I have often wondered what has become of your ward, the nephew at Eton. If living, he must be 30 by this time. I hope you never had occasion to show that you were not ‘the cruel uncle’ that Mrs. Yates and I used to joke you about being, when you gravely showed us why you could not have him stay with you. [A line of text crossed out here.] I can’t learn much of Mrs. Yates now. She was once coming to stay with me, but her business matters prevented it, and then I became quite unable. I am considerably worse within a few months, and especially, within the last few weeks, and I really hope and believe I have the last of my New Year’s days. I wrote my last (for the ‘Edinburgh Review’) some months since.
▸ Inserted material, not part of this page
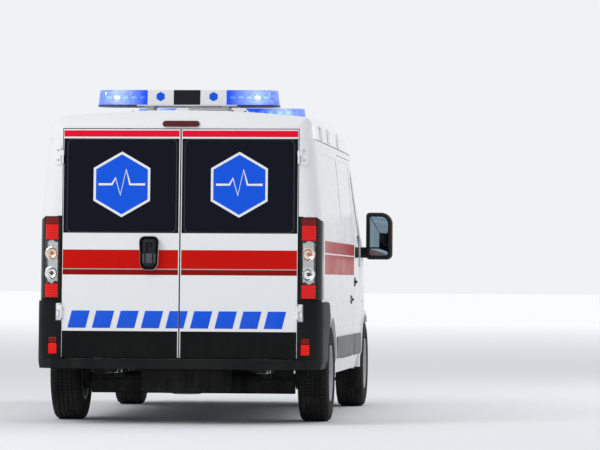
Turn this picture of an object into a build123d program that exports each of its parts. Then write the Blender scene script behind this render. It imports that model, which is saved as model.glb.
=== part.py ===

I mean the last literary work. I still write leaders for ‘Daily News’, but I believe that I can’t long keep up even light work like journalism. I shall try, till the construction business is decided, as to principle, for the matter is so little understood in England that anybody who does understand it ought to exhibit the case, and guide others to a right view. I have been ashamed of the ignorance of our upper classes, all through the American War. Now that it is too late for our credit, they are beginning to learn. Mr. Shepherd, my doctor, told me, some months since, that you were going to write to me. I dare say he told you how I really am or was then. Believe me very truly yours, H. Martineau”.
Just a simply remarkable letter, that gives fascinating insight into the observations by Martineau on reconstruction era races relations in the US, and how poorly race relations were handled in the British processions of Jamaica and West Indies. Outstanding content and importance, and worthy of inclusion in the finest of collections.